- Sire: Ogygian
- Grandsire: Damascus
- Dam: Sweet Ramblin Rose
- Damsire: Turn-To
- Sex: Stallion
- Foaled: 1991
- Country: United States
- Color: Bay
- Breeder: Mill Ridge Farm
- Owner: Jan, Mace & Samantha Siegel
- Trainer: Brian A. Mayberry
- Record: 10: 2-4-1
- Earnings: US$209,014

Major wins
- Hollywood Juvenile Championship Stakes (1993)

= Ramblin' Guy =

American Thoroughbred racehorse

Ramblin' Guy (February 20, 1991 - September 3, 1994) was an American Thoroughbred racehorse sired by Ogygian and out of Sweet Ramblin Rose. He was best known for winning the Hollywood Juvenile Championship Stakes in 1993 as a two-year-old. At age three, Ramblin' Guy went over the rail in September 1994 at Del Mar Racetrack and broke his back, causing him to be humanely euthanized.
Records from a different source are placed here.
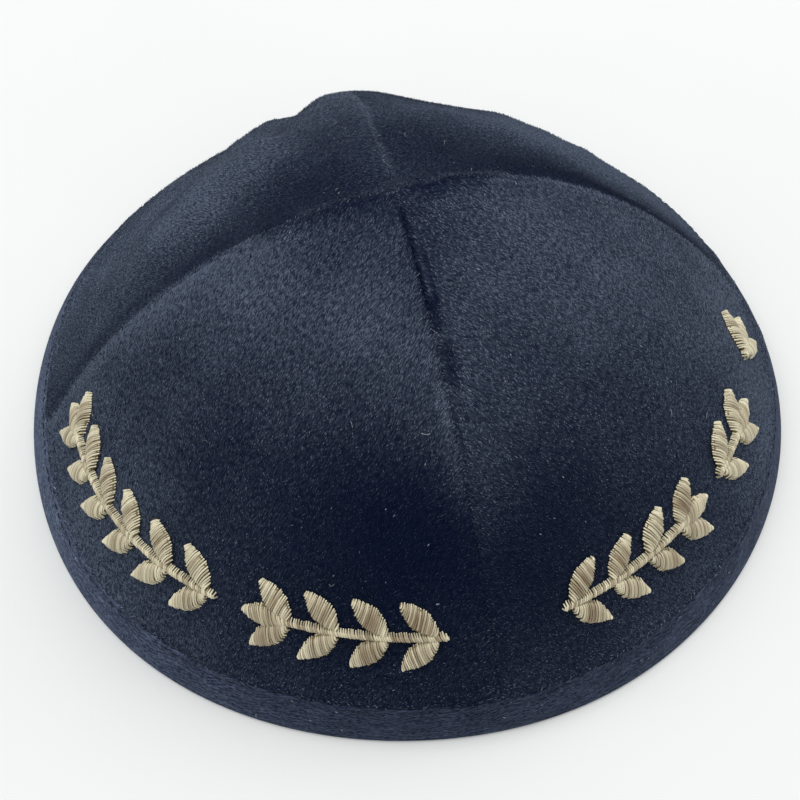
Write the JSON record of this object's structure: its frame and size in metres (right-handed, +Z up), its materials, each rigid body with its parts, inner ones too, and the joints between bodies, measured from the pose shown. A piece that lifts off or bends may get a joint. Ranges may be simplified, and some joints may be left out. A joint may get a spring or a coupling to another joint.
{
  "type": "skullcap",
  "caption": "Round velvet skullcap of curved gores that meet at the crown, with a folded tape binding round the rim and raised gold leaf sprigs on the front.",
  "frame": {"origin": "on the ground under the middle of the rim", "axes": "+Z up from the ground through the crown; -Y towards the front seam, between the two embroidered gores; +X to the right, seen from the front"},
  "size_m": [0.1796, 0.1797, 0.0629],
  "materials": {
    "velvet": "short pile velvet, very dark navy",
    "binding_tape": "fine twill tape, dark grey blue",
    "gold_thread": "satin stitched thread, pale gold"
  },
  "bodies": {
    "root": {"panel_front_left": "velvet", "panel_front_right": "velvet", "panel_back_right": "velvet", "panel_back_left": "velvet", "rim_binding": "binding_tape", "sprig_one": "gold_thread", "sprig_two": "gold_thread", "sprig_three": "gold_thread", "sprig_four": "gold_thread", "sprig_five": "gold_thread"}
  },
  "joints": []
}
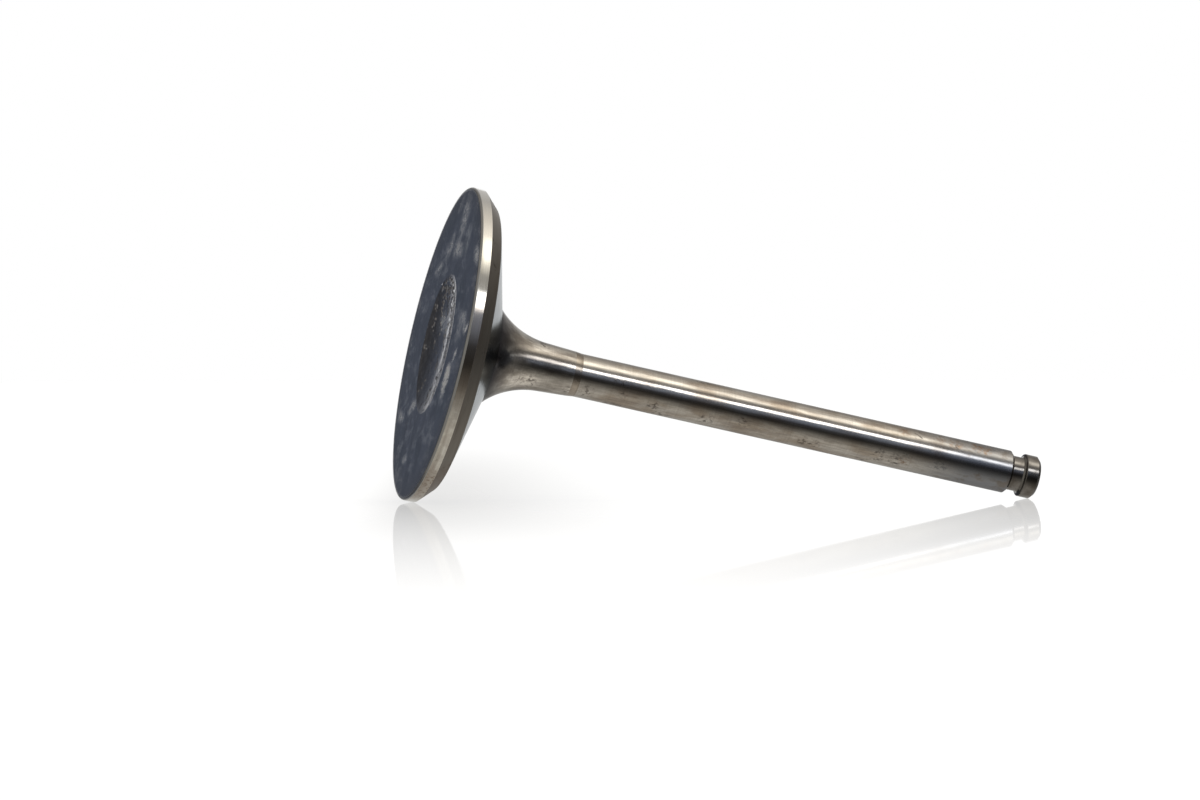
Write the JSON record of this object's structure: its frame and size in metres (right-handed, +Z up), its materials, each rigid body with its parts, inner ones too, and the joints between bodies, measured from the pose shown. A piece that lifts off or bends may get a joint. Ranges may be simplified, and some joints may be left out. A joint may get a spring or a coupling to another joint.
{
  "type": "engine valve",
  "caption": "Steel poppet valve with a dished disc head, ground seat, hollow-curved neck and a slim ground stem with a keeper groove near its tip.",
  "frame": {"origin": "centre of the combustion face, in the plane of its flat annulus", "axes": "+Z up the stem from the combustion face to the tip; X and Y are equal, because the valve is a body of revolution"},
  "size_m": [0.0508, 0.0508, 0.1013],
  "materials": {
    "valve_steel": "ground and polished valve steel, with a dark satin combustion face and a dull turned neck"
  },
  "bodies": {
    "root": {"valve": "valve_steel"}
  },
  "joints": []
}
Ramblin Guy was bred by Alice Headley Chandler, owner of Mill Ridge Farm near Lexington, Kentucky and a National Museum of Racing and Hall of Fame inductee as one of its esteemed Pillars of the Turf. Purchased by the Siegel family, Ramblin' Guy made his racing debut on May 12, 1993, in a five and one-half furlong race for maidens. He won the Hollywood Park Racetrack event with a time of 51.35 seconds that broke the track record.

In addition to his win in the Hollywood Juvenile, Ramblin' Guy earned second-place finishes in the important Bashford Manor Stakes at Churchill Downs, the Del Mar Futurity at Del Mar Racetrack, and the Norfolk Stakes at Santa Anita Park.